I think we’ve forgotten the importance, particularly for children and adolescents, of doing nothing very much. Our culture states that if you’re not doing something, you’re doing nothing worthwhile.

Yet our brains are like batteries. For every hour they spend powering us up, they need downtime, to recharge.

Here’s another example of the usefulness of mindlessness. I graduated and did my PhD in English literature. The result is that I can’t read a book or see a film without analysing it. Once born inside your head, the critic never leaves it – except in the case of things that are so vapid and empty that there’s nothing to criticise, or even think about.

Hence my addiction to rubbish science fiction. I love it because it doesn’t make me think.

I’ve published 23 books, many of them on English literature. Those books were the result of my mind working to its maximum capacity. Yet they were also the result of my sporadically giving my mind a timeout.

Sometimes I give my brain the rest it needs by doing nothing. Other times I give it what it needs by devouring rubbish sci-fi, or even playing Halo on my Xbox, sad though that sounds.

The trouble with mindlessness is that it’s a double-edged sword. There’s the mindlessness of doing nothing in particular, yet also the mindlessness of the soccer hooligan, when people have stopped thinking when they should have been thinking a lot harder.

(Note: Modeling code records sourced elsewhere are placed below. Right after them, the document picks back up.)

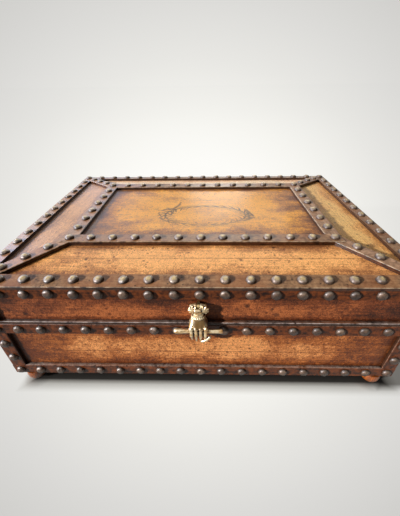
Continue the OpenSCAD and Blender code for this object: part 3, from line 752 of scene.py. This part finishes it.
# %% [markdown]
# ## Cast brass clasp
# The clasp is a small casting of a closed hand in a ruffled cuff. The mould is built the way a sculptor
# roughs out wax: tapered limbs and balls are pushed together, one close skin is laid over the lot with a
# voxel remesh, and the skin is smoothed until the parts flow into each other. Then the drill takes out
# the bores and the slot for the keeper. The measures start from the closure pin's middle.

# %% Measures of the clasp
pin_low, pin_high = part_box("closure_pin")
plate_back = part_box("clasp_plate")[1].y
knuckle_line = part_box("clasp_hinge_pin")
clasp_x = (knuckle_line[0].x + knuckle_line[1].x) / 2
pin_y, pin_z = (pin_low.y + pin_high.y) / 2, (pin_low.z + pin_high.z) / 2
hinge_y = (knuckle_line[0].y + knuckle_line[1].y) / 2
hinge_up = ((knuckle_line[0].z + knuckle_line[1].z) / 2 - pin_z) / MM
hinge_out = (pin_y - hinge_y) / MM
print("closure pin at", round(pin_y, 4), round(pin_z, 4), "clasp hinge", round(hinge_up, 2), "mm above")

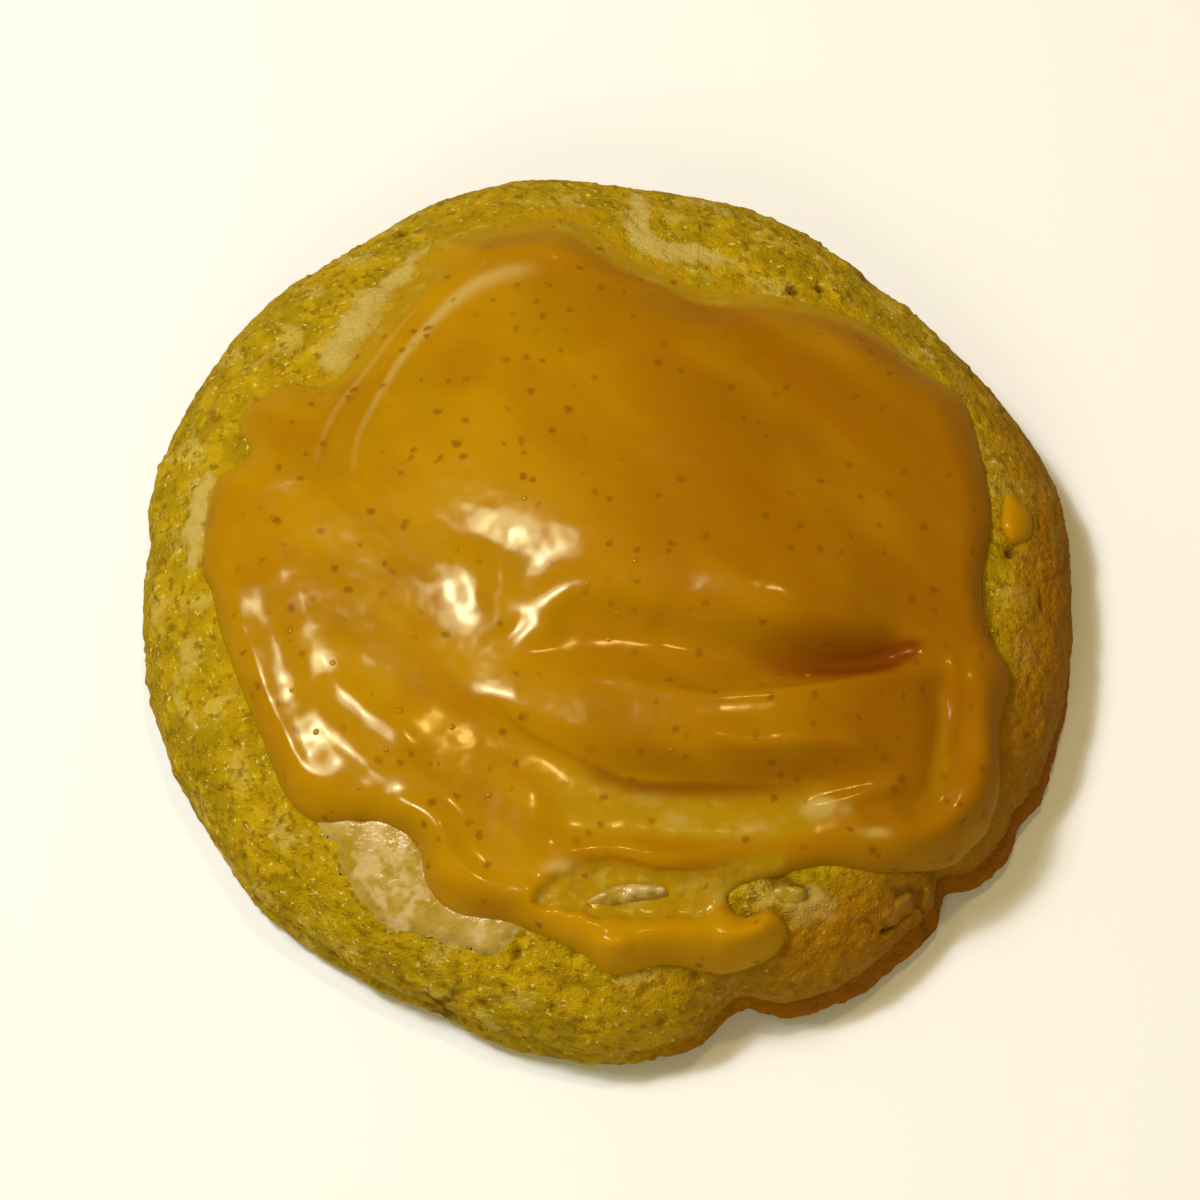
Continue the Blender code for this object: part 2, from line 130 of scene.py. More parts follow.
# The rim's distance from the middle at every 15 degrees, anticlockwise from +X
RIM_RADII = (
    43.0, 43.5, 42.2, 41.5, 42.5, 43.0, 43.5, 45.0, 44.0, 44.5, 44.5, 44.0,
    43.0, 43.0, 42.5, 42.5, 42.0, 42.5, 43.5, 42.0, 42.5, 42.0, 43.0, 43.0,
)
# Notches in the rim: bearing and half width in degrees, and depth
RIM_NOTCHES = (
    (287, 4.2, 2.0), (318, 2.6, 1.8), (331, 2.5, 0.8), (248, 5, 0.6), (51, 2.5, 0.5), (172, 2.5, 0.4),
)
# How far the foot spread and how deep the crease above it is, at every 45 degrees
FOOT_SPREAD = (0.4, 0.1, 0.0, 0.0, 0.0, 0.1, 0.2, 1.0)
CREASE_DEPTH = (0.5, 0.2, 0.1, 0.1, 0.2, 0.35, 0.3, 0.8)
FOOT_HEIGHT = 1.4
FOOT_HALF_HEIGHT = 1.1
CREASE_HEIGHT = 3.4
CREASE_HALF_HEIGHT = 0.5
CREASE_WANDER = 1.2
# The wall from the belly down to the underside: height, and how far it is drawn in
WALL_PROFILE = (
    (4.5, 0.0), (3.9, 0.1), (3.4, 0.2), (2.8, 0.2), (2.1, 0.1), (1.4, 0.1), (0.7, 0.4), (0.2, 1.0), (0, 1.8),
)
UNDERSIDE_SHARES = (0.86, 0.5, 0.0)
LUMPS = 0.35
LUMP_SIZE = 9.0
CRAGS = 0.22
CRAG_SIZE = 3.0
CRUMB = 0.16
CRUMB_SIZE = 0.9
PORE_DEPTH = 0.9
PORE_SIZE = 1.4
SPLIT_WANDER = 0.5
SPLIT_TAPER = 0.2
# Splits and cracks of the crust: depth, half width and the line each one follows
CRUST_SPLITS = (
    (0.9, 0.7, ((24.0, -31.0), (27.5, -29.5), (29.0, -31.5), (32.5, -29.0))),
    (0.7, 0.6, ((-7.0, -38.0), (-4.0, -38.8), (0.0, -40.0))),
    (0.45, 0.5, ((-20.0, -36.5), (-15.0, -38.8), (-8.0, -40.5))),
    (0.7, 0.6, ((35.3, 2.6), (37.5, 1.9), (40.0, 1.0))),
    (0.8, 0.7, ((13.5, -30.8), (16.0, -30.5), (18.5, -32.0))),
    (0.7, 0.3, ((-18.5, -38.2), (-14.8, -38.9), (-11.0, -38.6), (-7.5, -39.4))),
    (0.6, 0.3, ((22.0, -32.8), (24.5, -33.2), (26.8, -31.5), (26.3, -30.0))),
    (0.5, 0.3, ((-9.5, -42.2), (-5.5, -42.6), (-1.0, -42.4))),
    (0.4, 0.3, ((-33.5, -24.0), (-31.0, -26.5), (-27.5, -28.5))),
)
# Small holes: place in plan, radius and depth
CRUST_HOLES = (
    (-19.7, 36.2, 0.5, 1.2), (17.3, 28.1, 0.6, 1.2), (19.9, 28.7, 0.5, 1.2), (36.6, 1.6, 0.5, 0.9),
    (-4.9, -40.8, 0.5, 0.7), (-0.4, -42.0, 0.4, 0.6), (3.4, -39.4, 0.4, 0.6), (-36.9, 4.2, 0.4, 0.6),
    (-8.0, -36.6, 0.6, 1.0), (-3.0, -36.9, 0.5, 0.8), (-30.0, -22.5, 0.4, 0.5), (-35.5, -12.0, 0.4, 0.5),
)
ICING_EDGE = (
    (-37.0, 0.5), (-36.0, -2.5), (-35.0, -6.5), (-33.0, -12.0), (-30.5, -18.0), (-28.5, -22.5),
    (-25.5, -25.0), (-20.5, -25.5), (-17.0, -27.5), (-16.0, -31.0), (-13.5, -33.5), (-8.0, -34.7),
    (-2.5, -37.0), (0.5, -38.8), (5.0, -37.8), (10.0, -38.0), (14.5, -36.5), (15.8, -34.5),
    (14.3, -33.0), (12.0, -33.8), (10.6, -32.5), (11.5, -31.3), (15.5, -30.0), (19.5, -29.0),
    (24.5, -29.0), (30.0, -27.5), (33.5, -25.0), (35.3, -20.5), (35.4, -15.5), (36.4, -10.5),
    (34.5, -7.0), (34.0, -2.0), (35.1, 5.0), (34.2, 12.5), (33.0, 17.5), (28.5, 21.0), (24.0, 25.0),
    (17.0, 27.0), (10.0, 27.5), (6.0, 29.5), (2.0, 32.0), (-3.0, 36.5), (-10.0, 36.0), (-16.0, 34.5),
    (-17.5, 30.0), (-21.5, 24.0), (-25.5, 17.7), (-30.0, 18.2), (-34.0, 15.0), (-33.0, 11.0), (-36.3, 8.0),
)
GLAZE_EDGE = (
    (-26.0, -24.0), (-24.0, -28.5), (-22.4, -31.7), (-19.5, -34.2), (-16.0, -35.2), (-13.0, -36.4),
    (-9.5, -37.3), (-8.0, -35.8), (-5.0, -35.5), (-7.0, -32.0), (-14.0, -30.0), (-18.0, -25.0),
)


def ease(t):
    """From 0 to 1 with no sharp bend at either end."""
    t = np.clip(t, 0, 1)
    return t * t * (3 - 2 * t)


def around(values, bearing):
    """The value at a bearing on a smooth closed curve through values spaced evenly round a turn."""
    table = np.asarray(values, float)
    at = np.asarray(bearing, float) / (2 * math.pi) * len(table)
    whole = np.floor(at).astype(int)
    t = at - whole
    before, here, after, beyond = (table[(whole + k) % len(table)] for k in (-1, 0, 1, 2))
    curve = 2 * before - 5 * here + 4 * after - beyond + t * (3 * (here - after) + beyond - before)
    return here + 0.5 * t * (after - before + t * curve)


def crown(x, y, wider=0.0):
    """Height of the cookie's domed top over a point in plan, or of a dome whose rim lies further out."""
    share = np.minimum(np.hypot(x, y) / (around(RIM_RADII, np.arctan2(y, x)) + wider), 1.0)
    return BELLY_HEIGHT + (CROWN_HEIGHT - BELLY_HEIGHT) * np.sqrt(1 - share**CROWN_ROUNDING)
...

So maybe mindlessness is the wrong word for what we need to bring back to our concept of what’s good for our young people. Instead of blasting Mozart into one ear and private maths tuition into the other, and filling our children’s lives with activities, we need another approach.

Let’s just leave our children every now and again to do nothing. Let’s even recognise being bored as a key part of growing up.